The state of South Carolina has a law that states Clemson and South Carolina must schedule an instate FCS opponent each year. This generates revenue for the universities and the state. I mean what Coastal/Wofford/Furman/SCST/Citadel/CSU/PC fan wouldn’t want to make a trip to Death valley or Williams Brice to watch their team play. The players love it too. It’s a win-win for both sides.
I think that Texas A&M should play two FCS teams for the next eight years and play the three Service Academies Air Force, Army, and Navy in home to home games.
Ohio State Does not play a FCS opponent in 2014… Cincinnati, Virginia Tech, Kent State, & Navy
I think the FBS should have a SOS rating for 150 schools totaled, with the bottom OPEN slots for the top FCS schools. All other FCS schools would be considered as ranked 200 in the SOS ratings if hosting the FCS school; and ranked 175 if FCS school is hosting (doubt any FCS schools are hosting any FBS schools) or on neutral site.
When talking about scheduling, why not start by playing more teams in your own conference. The big conferences are playing 4 out of conference games and not playing half the teams in their own conference. This makes no sense to me. You could simplify scheduling, increase fan interest, generate more money, and reduce travel cost by playing more conference games. I say if you must play non-conference games, then play one or two but not 4.
The University of Houston has TWO FCS games this year. They do not subscribe to Saban’s viewpoint.
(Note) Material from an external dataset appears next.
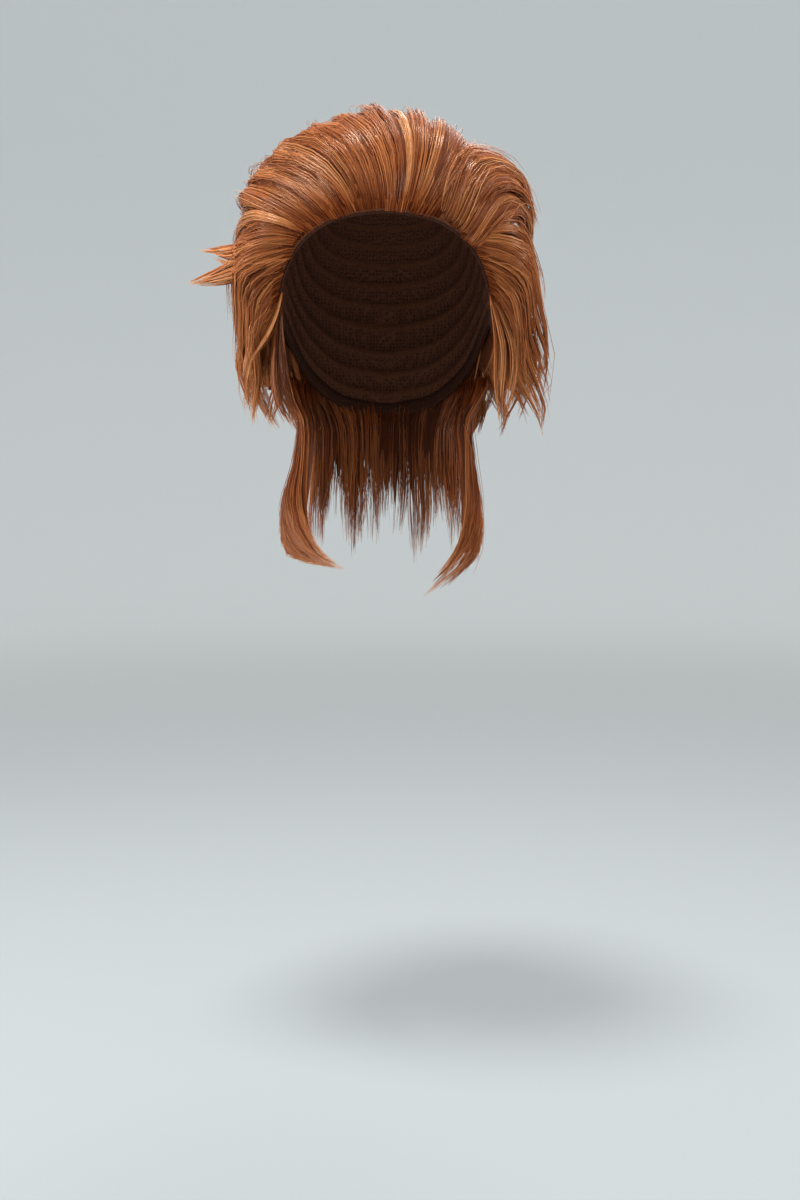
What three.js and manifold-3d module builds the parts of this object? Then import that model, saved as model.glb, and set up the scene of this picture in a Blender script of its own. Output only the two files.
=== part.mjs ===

Solid article. You only left off that Ohio State did not play an FCS this year and Michigan did not either! Great work!
I would like to see the NCAA make a rule that prohibits FBS schools from playing FCS schools in football. Simple enough.
But if that seems too revolutionary, let’s try this: You can play an FCS school every other season, but never two seasons in a row. No exceptions.
I don’t much care what kind of rule is made concerning playing FCS teams. But whatever the rule is, it should apply across the board for all FBS schools.